Later, people will rely on Peter's shadow (Acts 5:15) or a piece of cloth Paul has touched (Acts 19:11–12) for healing. Naaman—eventually—trusted that Elisha's second-hand instructions would heal his leprosy (2 Kings 5:9–14). We have the ironic advantage that because Jesus is no longer physically present, we know He can work remotely. As Jesus told Thomas, "Blessed are those who have not seen and yet have believed" (John 20:29).

"Israel" doesn't refer here to the geographic area but to Jews. The Jews had the advantage of God's favor since the time of Abraham, thousands of years before. They had the prophets who described Jesus' messiahship with startling clarity. Even then, they doubted. The faith of this Gentile outpaced them all.

The only other time Jesus is described as having "marveled" is in Mark 6:6 when the Nazarenes refused to believe Him. Does this mean Jesus is surprised by something He did not know? Many scholars believe Jesus had complete omnipotence and omniscience throughout His life on earth.
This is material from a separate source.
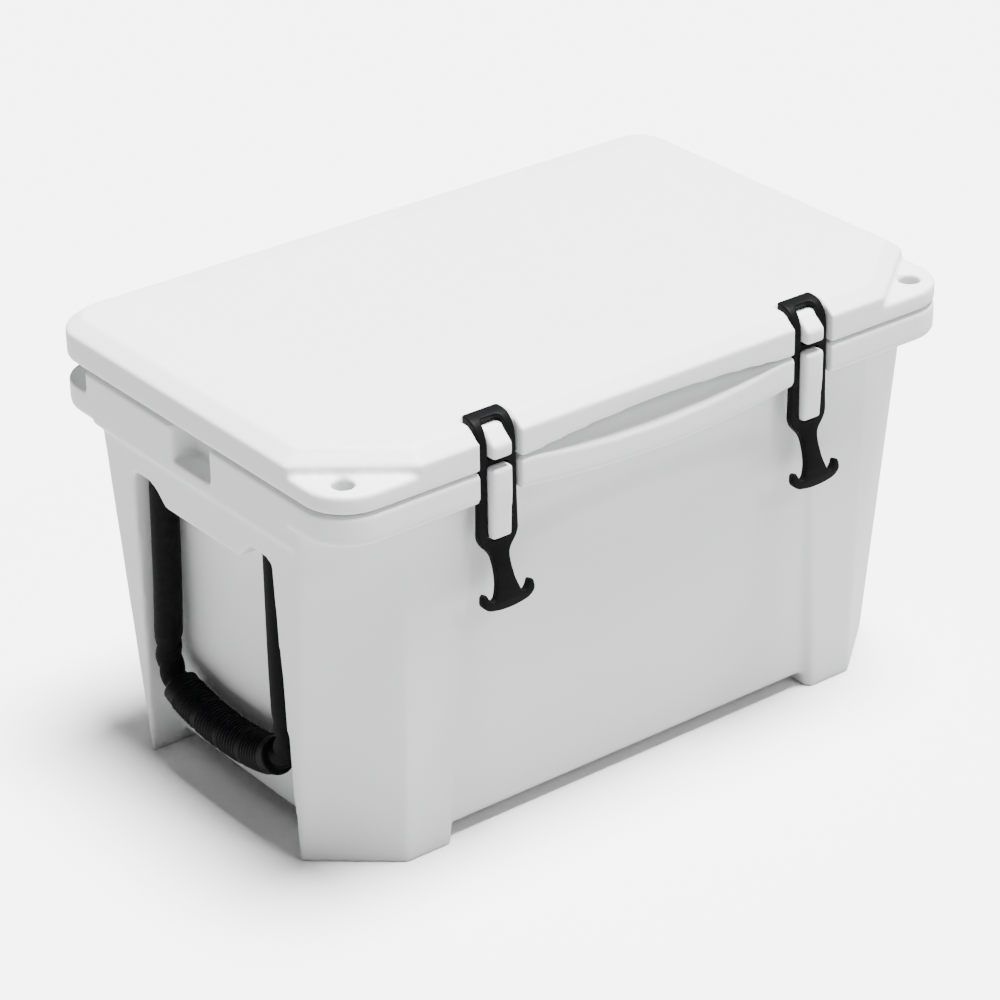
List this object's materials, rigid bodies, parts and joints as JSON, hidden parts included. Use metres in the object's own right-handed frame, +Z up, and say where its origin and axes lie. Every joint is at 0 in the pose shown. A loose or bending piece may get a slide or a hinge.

Others consider that as a child He "increased in wisdom and in stature" (Luke 2:52) and throughout His time on earth "emptied himself" (Philippians 2:7) to mean that He only had the supernatural wisdom and knowledge that the Holy Spirit gave Him. Jesus didn't lose His deity when He lived on earth; He merely refrained from using His full power.
Verse Context:
Luke 7:1–10 records the story of a Gentile centurion with humble faith. The centurion's servant is dying, so he sends messengers to only ask for healing, assuming Jesus doesn't need to be physically present. Jesus is amazed at his faith. Matthew 8:5–13 also records the story; John 4:46–54 is a different event. The centurion's faith contrasts Simon the Pharisee. Simon invites Jesus to a banquet without realizing his unworthiness to have such a guest (Luke 7:39–50). Jairus is another foil (Luke 8:40–42, 49–56) while the Syrian general Naaman serves as a prophetic parallel (2 Kings 5).
Chapter Summary:
Luke 7 presents a chiasm: a set of themes mirrored around a reflection point. The humble centurion (Luke 7:1–10) contrasts the legalistic Pharisee (Luke 7:39–50). The widow of Nain (Luke 7:11–17) and the sinful women (Luke 7:36–38) have nothing to offer but gratitude for Jesus' blessings. In the center are John the Baptist and his disciples who struggle to trust that Jesus is worth following (Luke 7:18–23), then the sinners who do choose to follow Jesus and the religious leaders who refuse (Luke 7:24–35).
Chapter Context:
Luke 7 continues Jesus' mission primarily to the people of Galilee expressed as a series of pointed events and teachings punctuated by calls to follow Him. He has finished teaching the rigors of discipleship (Luke 6:17–45) and invited the crowd to place their faith in Him (Luke 6:46–49). Here, Luke describes different reactions to Jesus' miracles and message. Next, Jesus will reveal the mechanics of and reactions to His call (Luke 8:4–21) before showing His great authority over nature, demons, sickness, and worldly powers (Luke 8:22—9:17). After a final call to the disciples to deepen their faith (Luke 9:18–50), Jesus will turn toward Jerusalem (Luke 9:51—19:27).
Book Summary:
Luke was a traveling companion of Paul (Acts 16:10) and a physician (Colossians 4:14). Unlike Matthew, Mark, and John, Luke writes his gospel as an historian, rather than as a first-hand eyewitness. His extensive writings also include the book of Acts (Acts 1:1–3). These are deliberately organized, carefully researched accounts of those events. The gospel of Luke focuses on the earthly ministry of Jesus Christ. Luke's Gentile perspective presents Christ as a Savior for all people, offering both forgiveness and direction to those who follow Him.